■ INFORMATION PROVIDED:
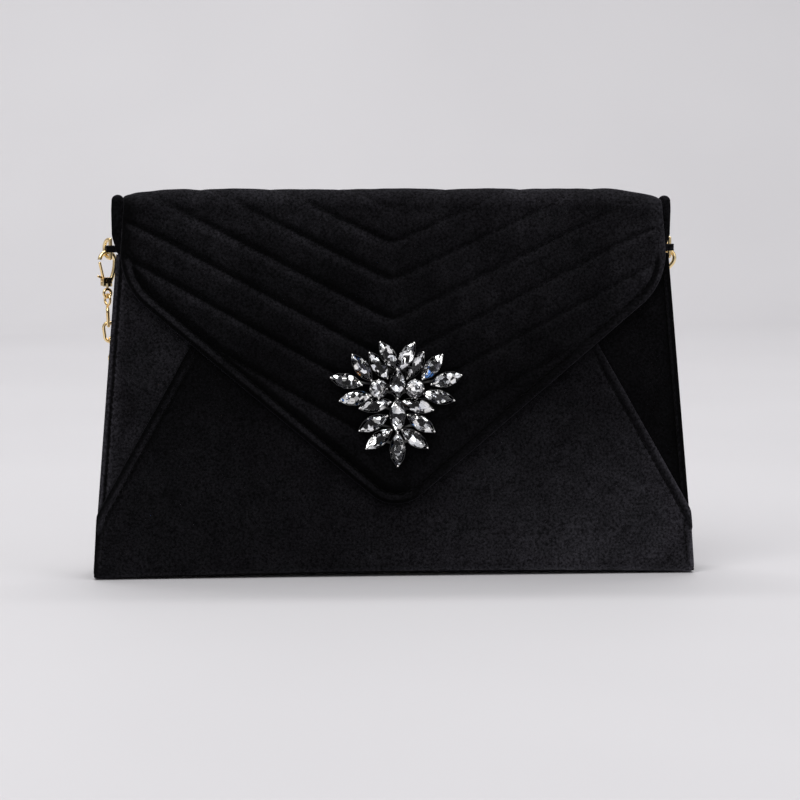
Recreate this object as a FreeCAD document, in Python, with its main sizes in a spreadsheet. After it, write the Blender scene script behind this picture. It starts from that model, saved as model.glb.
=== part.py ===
import FreeCAD, Part
import math
import os
import Sketcher
from FreeCAD import Placement, Rotation, Vector

# Velvet envelope evening bag.  +Z is up, the flap and brooch face -Y, the bag stands on its base.
# The walls lean towards each other from a flat base to the fold at the top.  Every wall is a stack
# of thin layers, and a layer's place is its distance out from the wall's reference plane.

doc = FreeCAD.newDocument("EveningBag")
sheet = doc.addObject("Spreadsheet::Sheet", "Dimensions")

DIMENSIONS = {
    "base_width": 280.0,
    "base_depth": 32.0,
    "frame_shift": 2.85,
    "wall_lean": 3.6,
    "wall_foot": 1.3,
    "wall_top_height": 150.0,
    "wall_top_width": 256.4,
    "mouth_height": 128.0,
    "mouth_width": 167.4,
    "diagonal_foot_height": 30.0,
    "diagonal_foot_width": 275.2,
    "ear_width": 262.0,
    "ear_low_height": 158.0,
    "ear_top_height": 178.0,
    "ear_radius": 2.2,
    "fold_height": 175.2,
    "fold_gap": 0.4,
    "fold_rise": 5.0,
    "flap_top_height": 174.8,
    "flap_top_width": 251.0,
    "flap_shoulder_height": 136.5,
    "flap_shoulder_width": 256.0,
    "flap_tip_height": 28.5,
    "shoulder_radius": 32.0,
    "tip_radius": 18.0,
    "edge_band": 4.0,
    "velvet": 1.2,
    "wadding": 1.0,
    "board": 1.0,
    "lining": 0.5,
    "washer": 0.5,
    "flap_gap": 0.5,
    "flap_cover": 2.4,
    "flap_board": 0.8,
    "flap_lining": 0.4,
    "gusset": 0.8,
    "gusset_fold": 14.0,
    "snap_height": 53.0,
    "snap_radius": 8.5,
    "snap_stud_radius": 3.0,
    "socket_washer_radius": 7.0,
    "stud_washer_radius": 6.0,
    "post_washer_radius": 3.0,
    "pocket_half_width": 62.0,
    "pocket_low": 24.0,
    "pocket_high": 104.0,
    "pocket_corner": 6.0,
    "wing_under": 14.0,
    "gusset_inset": 4.5,
    "brooch_height": 81.0,
    "brooch_plate": 0.8,
    "setting": 1.5,
    "stone": 2.4,
    "stone_length": 13.0,
    "stone_width": 5.6,
    "stone_round_radius": 4.0,
    "post_radius": 1.0,
    "post_spacing": 16.0,
    "ring_height": 152.0,
    "ring_offset": 131.9,
    "ring_back": 10.0,
    "ring_wire": 0.9,
    "ring_half": 4.3,
    "ring_leg": 1.5,
    "ring_yaw_left": 120.0,
    "ring_yaw_right": 90.0,
    "clasp_reach": 3.2,
    "clasp_hang": 1.7,
    "clasp_tilt_right": 38.0,
    "hook_radius": 4.0,
    "hook_wire": 1.0,
    "hook_drop": 10.3,
    "gate_across": 1.8,
    "gate_drop": 9.2,
    "barrel_radius": 2.3,
    "barrel_low": 12.0,
    "eye_drop": 15.2,
    "eye_radius": 1.9,
    "eye_wire": 0.7,
    "jump_drop": 18.25,
    "jump_radius": 2.5,
    "jump_wire": 0.6,
    "tab_width": 4.6,
    "tab_strap": 0.9,
    "tab_length": 11.0,
    "chain_width": 6.5,
    "hank_run": 86.0,
    "hank_loop": 16.25,
    "hank_centre_x": -14.0,
    "hank_centre_back": 39.65,
    "hank_gap": 0.15,
}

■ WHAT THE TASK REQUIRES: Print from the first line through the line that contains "# of thin layers, and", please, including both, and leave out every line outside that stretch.

■ OUTPUT:
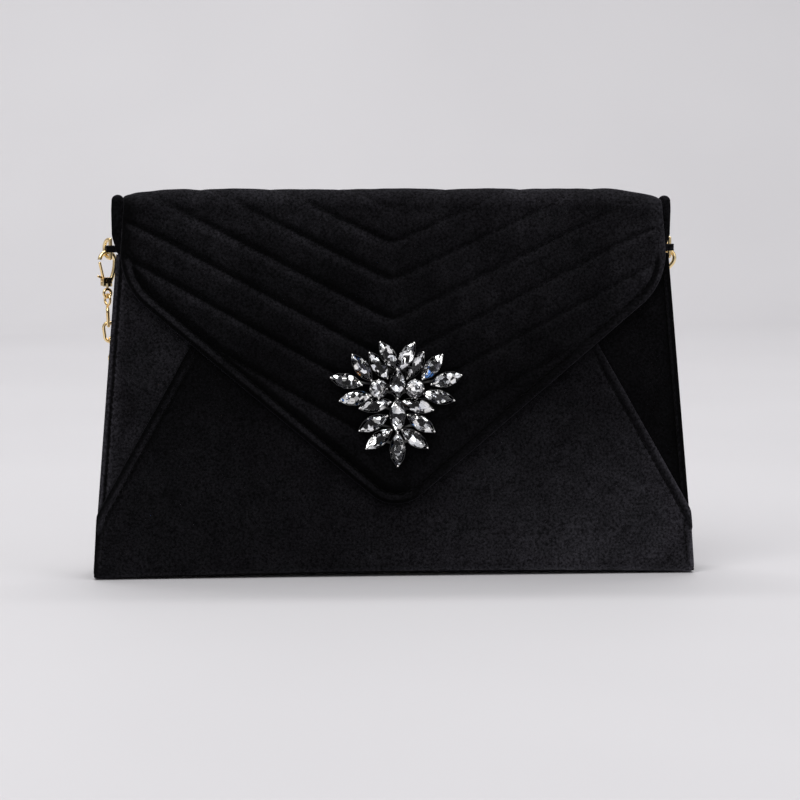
Recreate this object as a FreeCAD document, in Python, with its main sizes in a spreadsheet. After it, write the Blender scene script behind this picture. It starts from that model, saved as model.glb.
=== part.py ===
import FreeCAD, Part
import math
import os
import Sketcher
from FreeCAD import Placement, Rotation, Vector

# Velvet envelope evening bag.  +Z is up, the flap and brooch face -Y, the bag stands on its base.
# The walls lean towards each other from a flat base to the fold at the top.  Every wall is a stack
# of thin layers, and a layer's place is its distance out from the wall's reference plane.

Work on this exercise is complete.